===== Dataset section =====

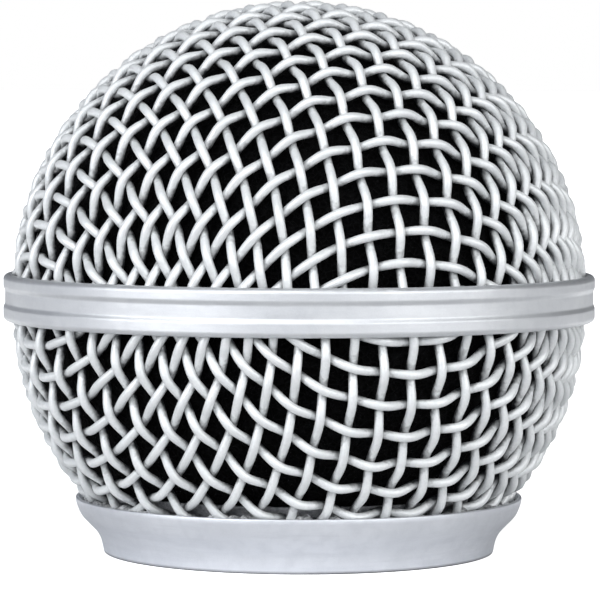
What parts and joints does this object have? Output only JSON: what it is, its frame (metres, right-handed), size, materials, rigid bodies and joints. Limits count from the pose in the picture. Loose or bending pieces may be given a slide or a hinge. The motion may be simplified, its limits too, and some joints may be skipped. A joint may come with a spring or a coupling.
{
  "type": "microphone ball grille",
  "caption": "Ball grille of a hand-held dynamic microphone: woven-wire dome and bowl in a grooved centre band, foam lining and a flared, threaded base collar.",
  "frame": {"origin": "centre of the base collar's bottom face, on the grille's axis", "axes": "+Z from the collar up to the top of the dome; -Y faces the viewer of the reference view, +X is to the viewer's right"},
  "size_m": [0.051, 0.051, 0.0476],
  "materials": {
    "mesh_wire": "satin silver paint on steel wire",
    "band": "satin silver paint",
    "collar": "satin silver paint",
    "inner_steel": "plain steel, dulled by overspray",
    "solder": "rough solder under paint",
    "foam": "open-cell black foam"
  },
  "bodies": {
    "root": {"upper_mesh_warp_wires": "mesh_wire", "upper_mesh_weft_wires": "mesh_wire", "lower_mesh_warp_wires": "mesh_wire", "lower_mesh_weft_wires": "mesh_wire", "centre_band": "band", "upper_rim_ring": "inner_steel", "lower_rim_ring": "inner_steel", "upper_solder_bead": "solder", "lower_solder_bead": "solder", "base_collar": "collar", "neck_ring": "inner_steel", "neck_solder_bead": "solder", "upper_foam_liner": "foam", "lower_foam_liner": "foam"}
  },
  "joints": []
}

=====

Return all of the data exactly as it reads.

_Output for this task_.
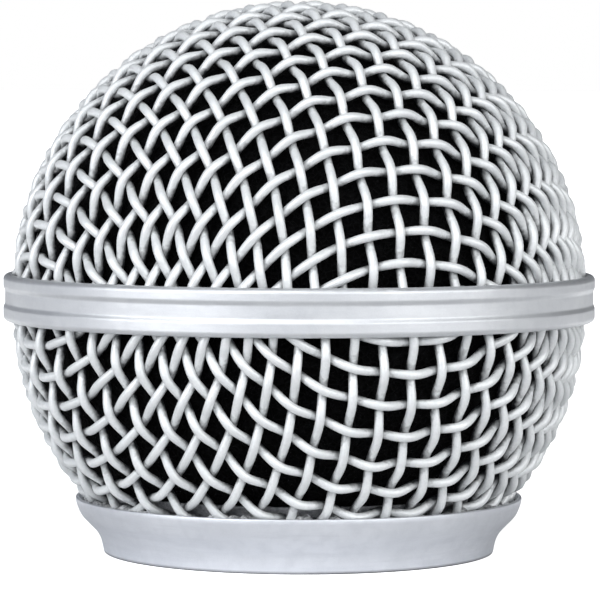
What parts and joints does this object have? Output only JSON: what it is, its frame (metres, right-handed), size, materials, rigid bodies and joints. Limits count from the pose in the picture. Loose or bending pieces may be given a slide or a hinge. The motion may be simplified, its limits too, and some joints may be skipped. A joint may come with a spring or a coupling.
{
  "type": "microphone ball grille",
  "caption": "Ball grille of a hand-held dynamic microphone: woven-wire dome and bowl in a grooved centre band, foam lining and a flared, threaded base collar.",
  "frame": {"origin": "centre of the base collar's bottom face, on the grille's axis", "axes": "+Z from the collar up to the top of the dome; -Y faces the viewer of the reference view, +X is to the viewer's right"},
  "size_m": [0.051, 0.051, 0.0476],
  "materials": {
    "mesh_wire": "satin silver paint on steel wire",
    "band": "satin silver paint",
    "collar": "satin silver paint",
    "inner_steel": "plain steel, dulled by overspray",
    "solder": "rough solder under paint",
    "foam": "open-cell black foam"
  },
  "bodies": {
    "root": {"upper_mesh_warp_wires": "mesh_wire", "upper_mesh_weft_wires": "mesh_wire", "lower_mesh_warp_wires": "mesh_wire", "lower_mesh_weft_wires": "mesh_wire", "centre_band": "band", "upper_rim_ring": "inner_steel", "lower_rim_ring": "inner_steel", "upper_solder_bead": "solder", "lower_solder_bead": "solder", "base_collar": "collar", "neck_ring": "inner_steel", "neck_solder_bead": "solder", "upper_foam_liner": "foam", "lower_foam_liner": "foam"}
  },
  "joints": []
}